Why 60 days? Well, lenders will generally ask for the two most recent bank statements, which cover a span of 60 days, give or take. So anything that occurs prior to those two months of bank statements won’t be revealed to the lender.
For example, if you plan on using a specific bank account to verify your assets, you may want to move any necessary funds into that account 60-90 days before you apply for a mortgage. That way the money will be considered seasoned and the average daily balance of the account will be reflected as well.
The two most recent bank statements won’t show those funds transfers if they were completed 60+ days earlier, in a prior statement period.
And if the funds have been in the account for 60+ days, you shouldn’t need to source them beyond the bank account they’re in.
Conversely, if you move a sum of money into a bank account less than 60 days before you apply, the lender will see that deposit on the bank statement and likely scrutinize it. And more importantly, ask for the source of those funds. If you don’t have a good answer, your loan application could be in jeopardy.
This is why seasoning assets is so important. Once they’re seasoned in a verifiable account, they are considered sourced and should be accepted without further review.
Ultimately, lenders want to verify that the borrower has established a savings pattern, and that the assets are sufficient to support the mortgage payment. Or in the case of anything less than full doc, support the stated income.
They ask that they be seasoned so the borrower doesn’t falsely inflate their financial position to obtain a lower mortgage rate, or to borrow more than they can truly afford.
Asset Reserve Requirements for a Mortgage
Asset requirements will be defined in terms of PITI (Principal Interest Taxes and Insurance), meaning you’ll need enough money to pay for “X” amount of months of mortgage payments including principal, interest, taxes and homeowners insurance. And mortgage insurance, where applicable.
Reserve requirements will vary from bank to bank, and from mortgage program to mortgage program, but you can get a good idea of what you may need to provide for different property types.
– Owner-occupied residences typically require two months PITI in reserves, but may ask for up to six months. In some cases you might not need any though!
– For second homes, reserves can range between three to four months, but again, can be higher.

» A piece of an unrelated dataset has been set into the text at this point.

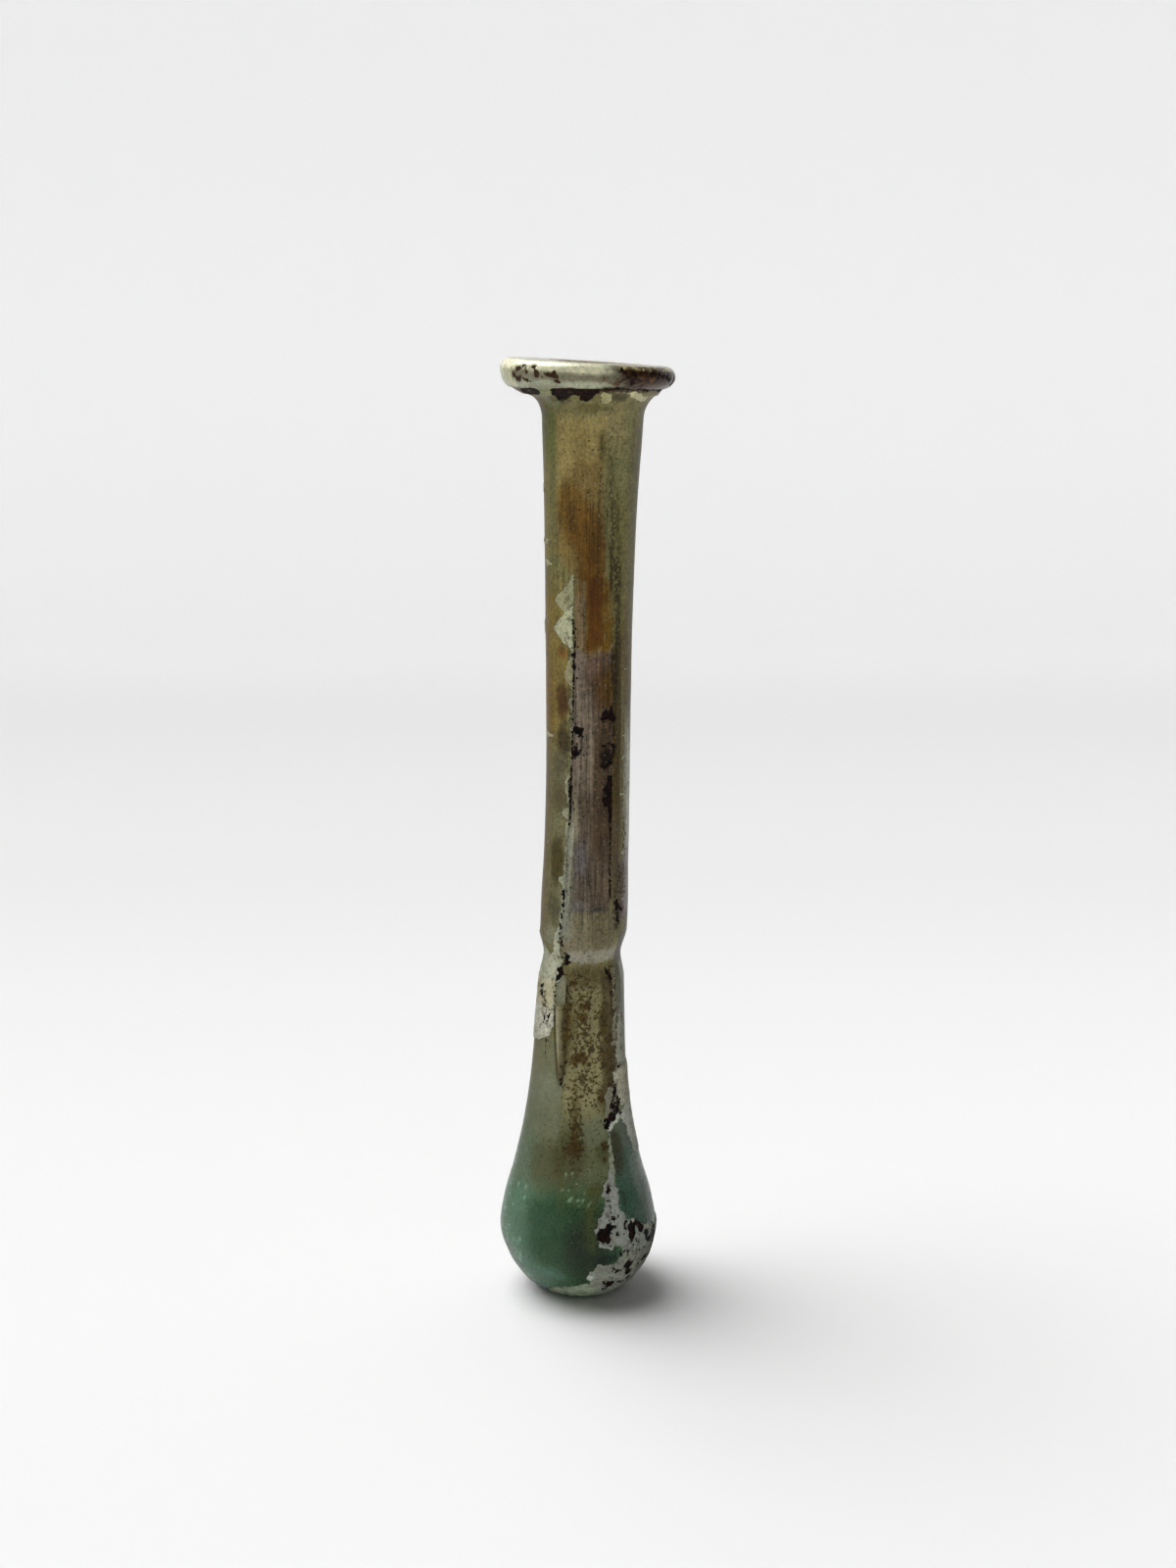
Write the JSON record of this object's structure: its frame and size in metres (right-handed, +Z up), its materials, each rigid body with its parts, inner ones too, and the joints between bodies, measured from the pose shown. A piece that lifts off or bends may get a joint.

– On non-owner occupied properties, otherwise known as investment properties, reserves are usually six months PITI or more.
Even if you apply for a no down payment mortgage, reserves may still be required to show the lender you’re able to make monthly payments.
Reserves Needed for Specific Types of Loans
For Fannie Mae and Freddie Mac loans (conforming), reserve requirements vary based on credit score and LTV, along with property type. They can range from as little as zero months to as much as 12 months, depending on the scenario. As a rule of thumb, more risk requires more reserves.
There is no reserve requirement for FHA loans on 1-2 unit properties. However, 3-4 unit properties typically require three months of PITI.
For USDA loans, no reserves are required, but they can be used as a compensating factor if necessary.
For VA loans, there isn’t a reserve requirement unless it’s a 3-4 unit property, at which point six months reserves are required. Additionally, three months of reserves are required for each rental property owned that is not secured by a VA loan.
For jumbo loans, reserve requirements can vary tremendously, from as little as six months to several years, depending on how large the loan is.
Allowable types of assets:
- Earnest Money Deposit
- Checking/Savings/CD/Money Market Accounts
- Business accounts
- IRA/401k and other retirement accounts
- Gift Funds/Gift of Equity
- Sale of Assets
- Seller contributions
Ineligible types of assets:
- Cash on hand
- Undocumented funds (mattress money)
- Sweat equity
- Unsecured borrower funds
- Illegally obtained funds
Some useful tips regarding using assets for a mortgage:
– Move money into a checking or savings account the minute you start looking for a property. This will allow those funds to be seasoned, and thus won’t require additional sourcing.
– Try to limit any activity (deposits, withdrawals, purchases, transfers) in said account(s) for the preceding months leading up to the mortgage application to avoid any unnecessary conditions or letters of explanation.
– Even if the mortgage company initially asks for bank statements, ask if a VOD will suffice. A Verification of Deposit (VOD) from your bank provides the overall balance of your account and your average balance based on the past two months. This may be better than providing bank statements, which could show payroll and other information that you may not want to disclose.
– You may also use retirement accounts, but lenders typically only consider 70% of the total, so factor that in to ensure you have enough to cover reserves. *This can vary based on your individual lender’s guidelines.
– If you plan on using business accounts for assets, you’ll likely need to be the 100% owner. Although if you own only 50%, some lenders will accept a CPA letter stating what percentage the borrower has access to, and that the use of those funds won’t affect the business negatively.
– If you sell personal assets, make sure you save receipts to prove the source of funds. Acceptable items usually include automobiles, coins, art, and antiques.
– Generally you can use money from a joint account for reserves and down payment, but you’ll typically need to provide a letter from the other account holders explaining that you have full access to the funds.
– If you have any recent large deposits (usually defined as one that exceeds 50% of total monthly income) in your accounts, they may be scrutinized and/or unavailable for underwriting purposes depending upon their size.
Tip: At the end of the day, make sure assets are in personal accounts and seasoned long before applying for a mortgage! And do your best to limit account activity during that time. It makes life easier for everyone.